Apprivoiser l’idée de la mort même

Si la mort est devenue une obsession pour la narratrice, c’est qu’elle l’encercle. Autour d’elle, les êtres aimés, adorés même, disparaissent.
« Pour que votre décès devienne pensable, pour que je puisse me l’incorporer, je dois l’inscrire dans une histoire qui vous excède, celle de l’art et des sciences », note-t-elle.
Pour s’« incorporer » la mort, apprivoiser son idée même, il faut lui donner corps, la regarder en face. Débute alors une collecte maniaque et minutieuse d’images et de textes qui aident à rendre visible ce qui s’est soustrait au regard et au monde tangible.

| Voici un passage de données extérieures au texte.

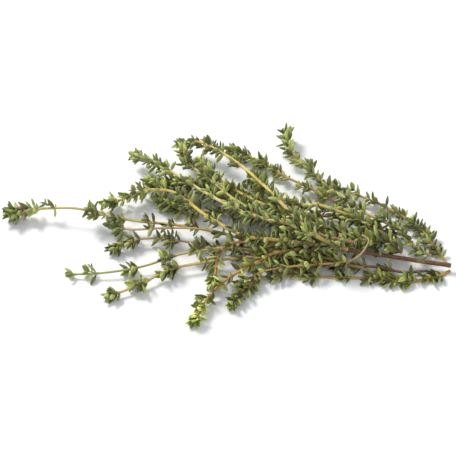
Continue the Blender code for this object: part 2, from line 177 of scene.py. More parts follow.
# The rosette at a tip: the turn from leaf to leaf and its sway, the first lean and what each next leaf adds,
# its sway, the first size and what each next leaf adds, their distance along the stem, and their curve
ROSETTE_TURN = 137.5
ROSETTE_SWAY = 12
ROSETTE_LEANS = (10, 4.4)
ROSETTE_NOD = 5
ROSETTE_SIZE = (0.5, 0.66)
ROSETTE_GROWTH = 0.028
ROSETTE_STEP = 0.22
ROSETTE_RECURVE = (0.0, 0.08)

# Side shoots and tips
SHOOT_LENGTH = (1.6, 4.2)
# A shoot's two parts, as shares of its length, and its bend between them
SHOOT_PARTS = (0.55, 0.45)
SHOOT_BEND = 0.8
SHOOT_LOWEST = 0.5
SHOOT_THICK = 0.24
SHOOT_THIN = 0.18
# Shoots longer than this have a pair.
PAIR_SHOOT = 2.4
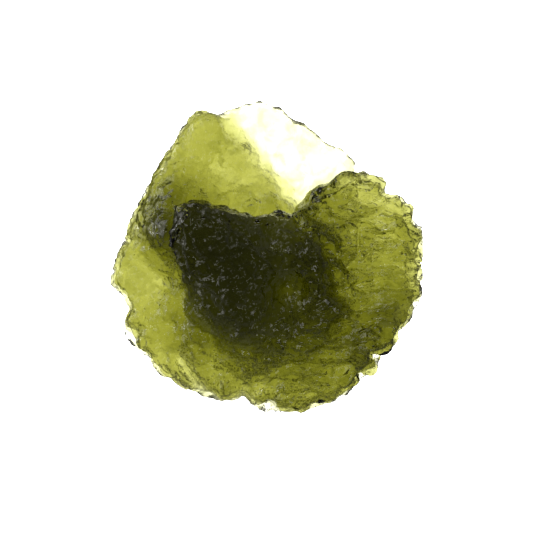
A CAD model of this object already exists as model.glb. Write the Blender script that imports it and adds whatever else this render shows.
# %% [markdown]
# # A moldavite on a light table
#
# A moldavite is glass: rock that melted when a meteorite struck, flew through the air and froze.
# For millions of years the soil then etched it. This stone has two leaves, a low thin one behind
# and a thick one in front, with ripples and pits all over. It lies on its back on a lit white
# table, so light comes up through it: bright where it is thin, nearly black where it is thick.
#
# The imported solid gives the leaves, the ledge and the broad lumps. This script adds what is finer
# than that, then the glass itself, the table, the light and the camera.

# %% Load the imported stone
import math

import bmesh
import bpy
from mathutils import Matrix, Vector, noise


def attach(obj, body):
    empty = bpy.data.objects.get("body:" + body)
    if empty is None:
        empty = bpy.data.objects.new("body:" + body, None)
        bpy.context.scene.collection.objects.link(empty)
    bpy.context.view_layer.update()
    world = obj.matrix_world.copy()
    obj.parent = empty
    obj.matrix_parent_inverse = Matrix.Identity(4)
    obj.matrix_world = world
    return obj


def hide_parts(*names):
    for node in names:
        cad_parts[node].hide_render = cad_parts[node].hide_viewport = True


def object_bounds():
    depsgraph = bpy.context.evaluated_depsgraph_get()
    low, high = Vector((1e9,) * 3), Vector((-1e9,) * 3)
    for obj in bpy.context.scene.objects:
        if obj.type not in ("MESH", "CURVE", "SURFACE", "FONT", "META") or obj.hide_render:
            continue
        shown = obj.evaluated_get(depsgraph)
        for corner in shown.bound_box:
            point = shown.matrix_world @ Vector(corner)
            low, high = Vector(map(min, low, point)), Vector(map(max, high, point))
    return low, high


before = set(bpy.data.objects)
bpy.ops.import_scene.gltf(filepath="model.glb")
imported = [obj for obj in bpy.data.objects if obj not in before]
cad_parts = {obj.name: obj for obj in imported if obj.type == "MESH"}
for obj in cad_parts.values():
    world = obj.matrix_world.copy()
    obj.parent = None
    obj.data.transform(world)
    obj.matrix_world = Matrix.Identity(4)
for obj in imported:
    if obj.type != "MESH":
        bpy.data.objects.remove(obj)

MM = 0.001
cad_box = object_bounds()
low_corner, high_corner = cad_box
print("stone, mm:", [round(side / MM, 1) for side in high_corner - low_corner])

# %% [markdown]
# ## The camera
#
# The picture is a close-up from straight above. Such a lens could be modelled short and near, or
# long and far. A long one is right here: it keeps the outline of the low leaf and of the high one
# at the same scale. The stone sits a little above the middle of the picture, so the camera stands
# a little below the stone's middle.

# %% Camera
PICTURE_SIDE = 53.3 * MM
STONE_ABOVE_MIDDLE = 0.9 * MM
FOCUS_HEIGHT = 8.0 * MM
SENSOR = 36.0
LENS = 200.0

camera_data = bpy.data.cameras.new("camera")
camera_data.sensor_width = SENSOR
camera_data.lens = LENS
camera = bpy.data.objects.new("camera", camera_data)
bpy.context.scene.collection.objects.link(camera)
distance = PICTURE_SIDE * LENS / SENSOR
camera.location = (0, -STONE_ABOVE_MIDDLE, FOCUS_HEIGHT + distance)
camera_data.clip_start = 10 * MM
camera_data.clip_end = 10
bpy.context.scene.camera = camera
print("camera above the stone, mm:", round(distance / MM))

# %% [markdown]
# ## Sums in the shader
#
# A material is a tree of nodes. Written out one by one, even 0.3 + mask takes four lines. This
# small class holds a node's output, so that sums on it read as Python sums do, and its node()
# makes any other node, with its settings first and then what goes into its sockets. The table, the
# room and the glass all fade one value into another, so eased() makes that node for all three.

# %% A socket that can be used in sums
class Signal:
    def __init__(self, tree, socket=None):
        self.tree = tree
        self.socket = socket

    def node(self, kind, settings=None, inputs=None, output=0):
        made = self.tree.nodes.new(kind)
        for name, value in (settings or {}).items():
            setattr(made, name, value)
        for name, value in (inputs or {}).items():
            if isinstance(value, Signal):
                self.tree.links.new(value.socket, made.inputs[name])
            else:
                made.inputs[name].default_value = value
        return Signal(self.tree, made.outputs[output] if made.outputs else None)

    def sum_node(self, operation, first, second):
        return self.node("ShaderNodeMath", {"operation": operation}, {0: first, 1: second})

    def __add__(self, other):
        return self.sum_node("ADD", self, other)

    def __mul__(self, other):
        return self.sum_node("MULTIPLY", self, other)

    __radd__ = __add__
    __rmul__ = __mul__


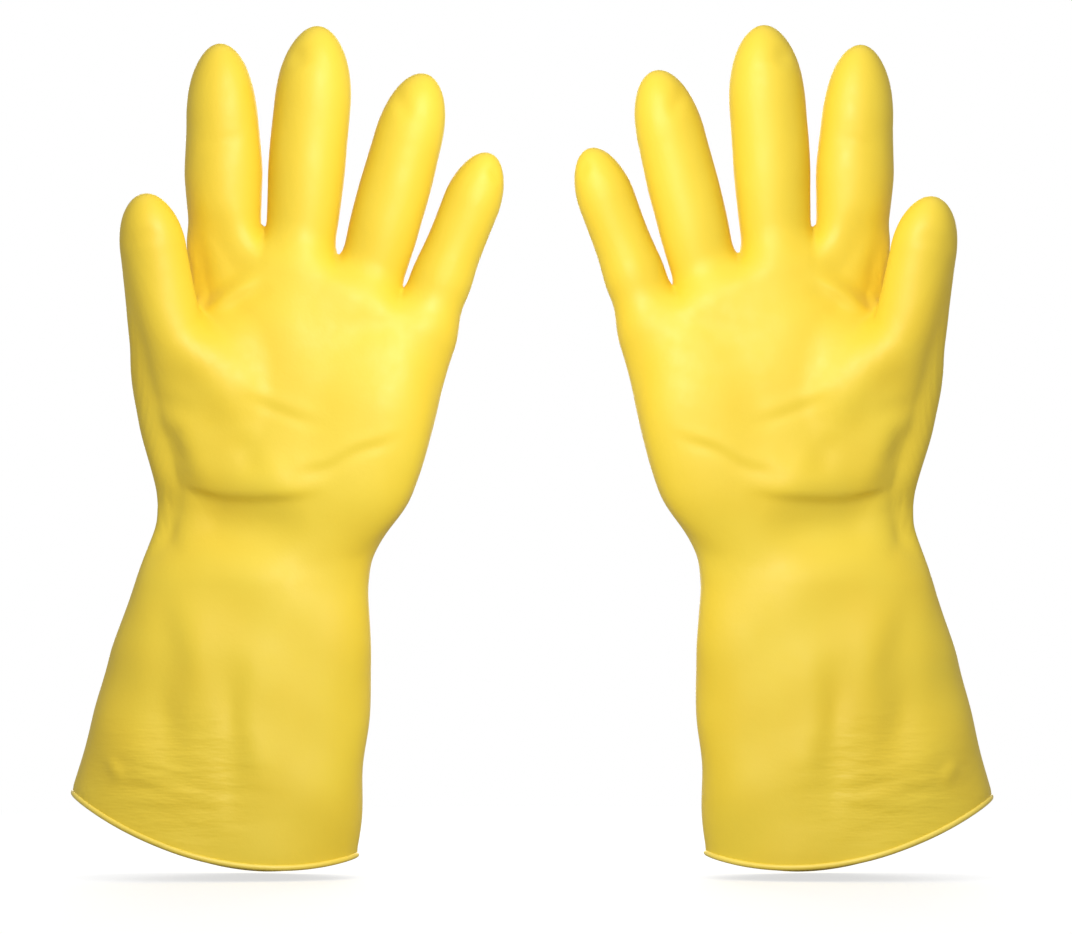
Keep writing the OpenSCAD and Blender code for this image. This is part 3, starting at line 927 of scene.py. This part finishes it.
def paper_material():
    """Bright white paper with soft shadows by the gloves, fading into plain white away from them."""
    material, nodes, links, shader = new_material("paper")
    shader.inputs["Base Color"].default_value = (0.5, 0.5, 0.5, 1)
    shader.inputs["Roughness"].default_value = 0.9
    shader.inputs["Specular IOR Level"].default_value = 0.1
    shine, glow = nodes.new("ShaderNodeEmission"), nodes.new("ShaderNodeEmission")
    links.new(by_ray(nodes, links, 0.0, PAPER_SHINE), shine.inputs["Strength"])
    links.new(by_ray(nodes, links, AMBIENT, 1.0), glow.inputs["Strength"])
    near = joined(nodes, links, "ShaderNodeAddShader", shader.outputs[0], shine.outputs[0])
    reach = vector_step(nodes, links, "LENGTH", nodes.new("ShaderNodeNewGeometry").outputs["Position"])
    mix = joined(nodes, links, "ShaderNodeMixShader", near.outputs[0], glow.outputs[0])
    fade = between(nodes, links, reach, 0.0, 1.0, *PAPER_FADE)
    links.new(fade, mix.inputs["Fac"])
    output = next(n for n in nodes if n.type == "OUTPUT_MATERIAL")
    links.new(mix.outputs[0], output.inputs["Surface"])
    return material


floor_mesh.materials.append(paper_material())
floor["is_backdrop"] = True


def area_light(name, place, target, size, power, only=None):
    """A soft lamp; with `only`, it lights just that collection."""
    data = bpy.data.lights.new(name, "AREA")
    data.shape = "RECTANGLE"
    data.size, data.size_y = size
    data.energy = power
    lamp = bpy.data.objects.new(name, data)
    bpy.context.scene.collection.objects.link(lamp)
    lamp.location = place
    lamp.rotation_mode = "QUATERNION"
    lamp.rotation_quaternion = (Vector(target) - Vector(place)).to_track_quat("-Z", "Y")
    lamp.visible_camera = False
    if only:
        lamp.light_linking.receiver_collection = only


low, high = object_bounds()
middle = (low + high) / 2
for side, inward in (("left", 1), ("right", -1)):
    glove_middle = Vector((-0.085 * inward, 0.0, 0.18))
    place = glove_middle + Vector((0.17 * inward, -0.40, 0.15))
    area_light(f"{side}_key", place, glove_middle, (0.24, 0.20), 1.72, GLOVES[side])
area_light("top", (0.0, -0.1, 1.8), middle, (1.6, 1.4), 3.8)
area_light("back", (0.0, 1.4, 0.45), middle, (1.0, 0.8), 11)

world = bpy.data.worlds.new("studio")
world.use_nodes = True
sky = world.node_tree
sky.nodes["Background"].inputs["Color"].default_value = (1.0, 1.0, 1.0, 1)
sky.links.new(by_ray(sky.nodes, sky.links, AMBIENT, 1.0), sky.nodes["Background"].inputs["Strength"])
bpy.context.scene.world = world
bpy.context.scene.view_settings.view_transform = "Standard"
bpy.context.scene.view_settings.look = "None"

camera_data = bpy.data.cameras.new("camera")
camera = bpy.data.objects.new("camera", camera_data)
bpy.context.scene.collection.objects.link(camera)
SHOT_WIDTH = 0.387  # width of the picture at the gloves, in metres
SHOT_DISTANCE = 2.4
camera_data.sensor_width = 36
camera_data.lens = 36 * SHOT_DISTANCE / SHOT_WIDTH
camera.location = (0.0014, -SHOT_DISTANCE, 0.1477)
camera.rotation_euler = (math.radians(90), 0, 0)
camera_data.clip_end = 50
bpy.context.scene.camera = camera
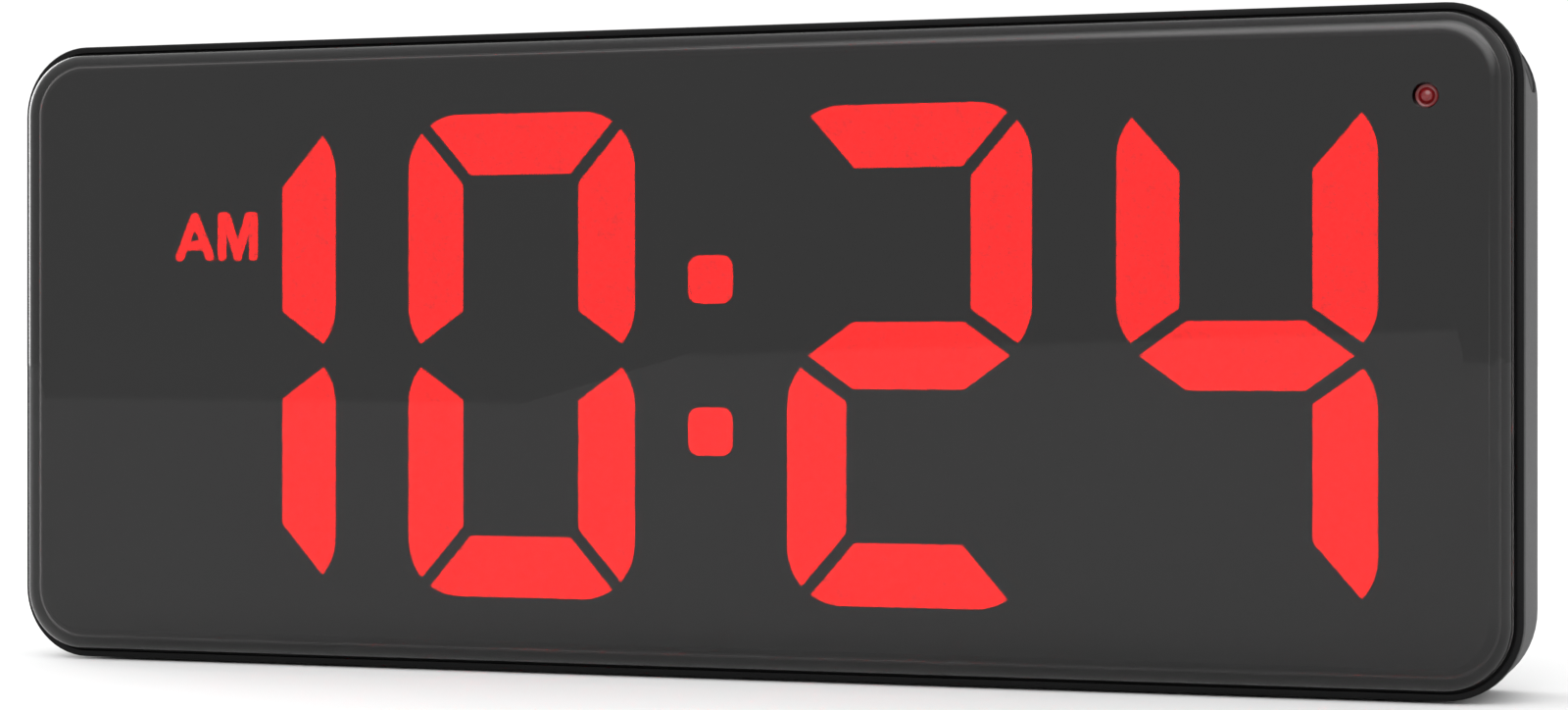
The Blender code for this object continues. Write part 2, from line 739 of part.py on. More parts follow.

La narratrice écume les expositions d’écorchés, se plonge dans les planches du XVIe siècle du premier anatomiste André Vésale, assiste à la dissection d’un cheval à l’école vétérinaire, convoque les mots de Jacques Roubaud, mais aussi les photographies de Sally Mann ou le mythe d’Artémise qui ingéra les cendres de son époux Mausole pour devenir « son sépulcre vivant et animé ».
Dialogue fécond
Elle rappelle aussi ces temps pas si anciens où l’on fréquentait la mort au lieu de l’esquiver et de l’euphémiser :
« Les bourgeois du siècle des Lumières collectionnaient les préparations anatomiques, la morgue attirait les foules ; elle a été un des monuments parisiens les plus visités du XIXe siècle. On y venait seul ou à plusieurs, même avec ses enfants. »
Et elle cite Léon Gozlan :
« On va là pour voir les noyés, comme ailleurs on va pour voir la mode nouvelle, les orangers en fleur, les marronniers qui se rouillent au vent d’automne, le printemps et l’hiver. »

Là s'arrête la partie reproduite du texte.